Cela a été possible grâce aux négociations entre Etats membres. Mais avec la crise économique, les politiques d’austérité, l’environnement n’était pas au cœur de leurs préoccupations. Il ne comptait d’ailleurs pas parmi les priorités affichées par la Commission Juncker en 2014. Cependant, lors du dernier Conseil européen informel avant les élections européennes, le 9 mai, plusieurs pays, dont la France, ont soutenu l’objectif proposé par la Commission d’une économie décarbonée à l’horizon 2050. Ils souhaitaient également un engagement budgétaire significatif de l’UE pour y parvenir.

La pollution ne connait pas les frontières

Nathalie Berny
Comment développer une politique environnementale commune en Europe ?

L’environnement a toujours été un champ de bataille et il y a toujours eu des débats sur les modes d’action à Bruxelles et ailleurs. On pense au dossier glyphosate. En Europe, la coopération régionale est évidente et nécessaire : la pollution ne connait pas les frontières. L’Union européenne est un levier, mais par définition, cela nécessite le soutien des gouvernements. Le Parlement européen s’est montré le plus souvent ambitieux pour cette politique. Il participe avec le Conseil à l’adoption des mesures proposées par la Commission européenne qui peut aussi s’inspirer du droit national.

Le Parlement n’a pas un pouvoir de contrainte sur la politique des Etats membres, mais il a exigé dès les années 1980 des rapports sur l’application du droit communautaire de l’environnement. C’est encore aujourd’hui un problème très préoccupant. La Commission peut lancer une procédure d’infraction contre un Etat membre et décider de saisir la Cour de Justice si celui-ci continue de ne pas respecter ses obligations. L’UE est aussi un ordre juridique.

Quels sont les futurs enjeux pour l’Union européenne ?

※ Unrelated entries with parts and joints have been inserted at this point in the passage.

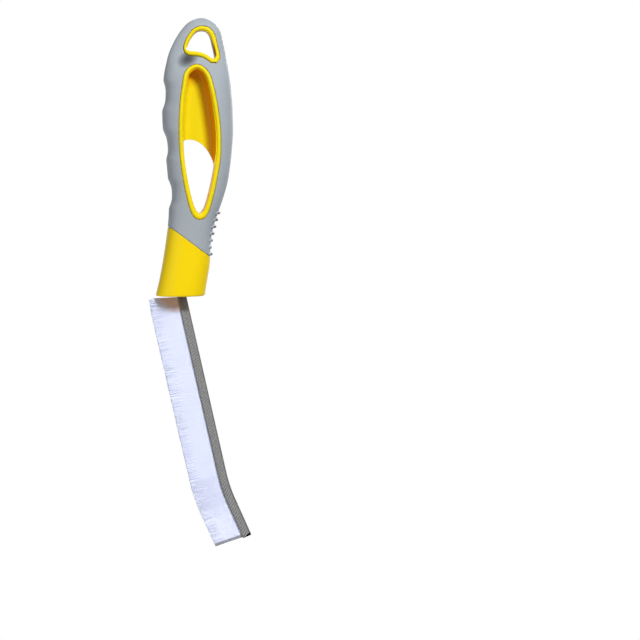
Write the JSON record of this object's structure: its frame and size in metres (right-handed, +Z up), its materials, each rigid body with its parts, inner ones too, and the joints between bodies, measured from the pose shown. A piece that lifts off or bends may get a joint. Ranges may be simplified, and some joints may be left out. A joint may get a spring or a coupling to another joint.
{
  "type": "grout brush",
  "caption": "Hand brush for grout lines: soft grey grip with finger grooves over a yellow core, and a narrow bent metal channel of white bristles.",
  "frame": {"origin": "where a hook touches the top of the hanging hole, at the middle of the handle's thickness", "axes": "+Z up along the handle towards the hanging hole, +X away from the bristles' side, +Y from the broad front face to the back"},
  "size_m": [0.0494, 0.0238, 0.2594],
  "materials": {
    "yellow_core": "smooth moulded polypropylene",
    "grey_skin": "soft-touch overmould, satin",
    "channel_steel": "rolled strip with a fine knurl",
    "wire_steel": "drawn wire",
    "white_filament": "stiff filament"
  },
  "bodies": {
    "root": {"handle_core": "yellow_core", "grip_skin": "grey_skin", "strip_channel": "channel_steel", "channel_wire": "wire_steel", "bristles_upper": "white_filament", "bristles_middle": "white_filament", "bristles_tip": "white_filament"}
  },
  "joints": []
}
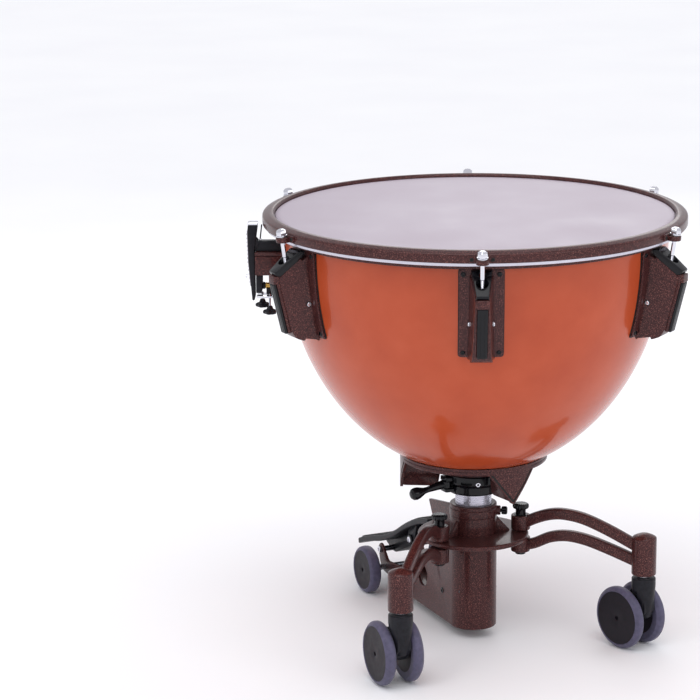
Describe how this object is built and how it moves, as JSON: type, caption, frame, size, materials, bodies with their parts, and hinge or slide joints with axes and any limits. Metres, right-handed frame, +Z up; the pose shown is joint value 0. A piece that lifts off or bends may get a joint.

Il n’y a pas que le climat, on peut penser à des problèmes impactant les citoyens européens, par exemple la qualité de l’air qu’on estime à l’origine d’environ 400 000 morts par an. En fait, nombre d’enjeux sont listés par le 7ème programme d’action pour l’environnement, Bien vivre dans les limites de notre planète. Le constat est déjà fait : nous vivons au-dessus de nos moyens. Ce document de travail de la Commission, adopté en 2013, fixe des objectifs très ambitieux à l’horizon 2020. Tous restent d’actualité. La lutte contre la dégradation continuelle de la biodiversité et des sols, la protection des ressources en eau douce font partie des priorités. Beaucoup dépendra de la réforme de la PAC (Politique agricole commune), qui a engendré un effet catastrophique sur les écosystèmes, car elle est basée sur le modèle d’agriculture productiviste.

L’Union européenne va peser dans les négociations internationales à venir et devra prendre des mesures plus ambitieuses que jamais.

Nathalie Berny

Cela pose la question de l’intégration de l’environnement dans toutes les autres politiques européennes. L’Europe a une responsabilité vis-à-vis du reste du monde, car son empreinte écologique est importante. Cela signifie changer nos modes de vies. L’Union européenne va peser dans les négociations internationales à venir et devra prendre des mesures plus ambitieuses que jamais. Le Parlement européen a un rôle essentiel à jouer dans cet agenda. Il faut une prise de conscience face aux défis climatiques et environnementaux. On sait que le coût d’adaptation est important mais en cas d’inaction, les répercussions seront bien pires dans les années à venir.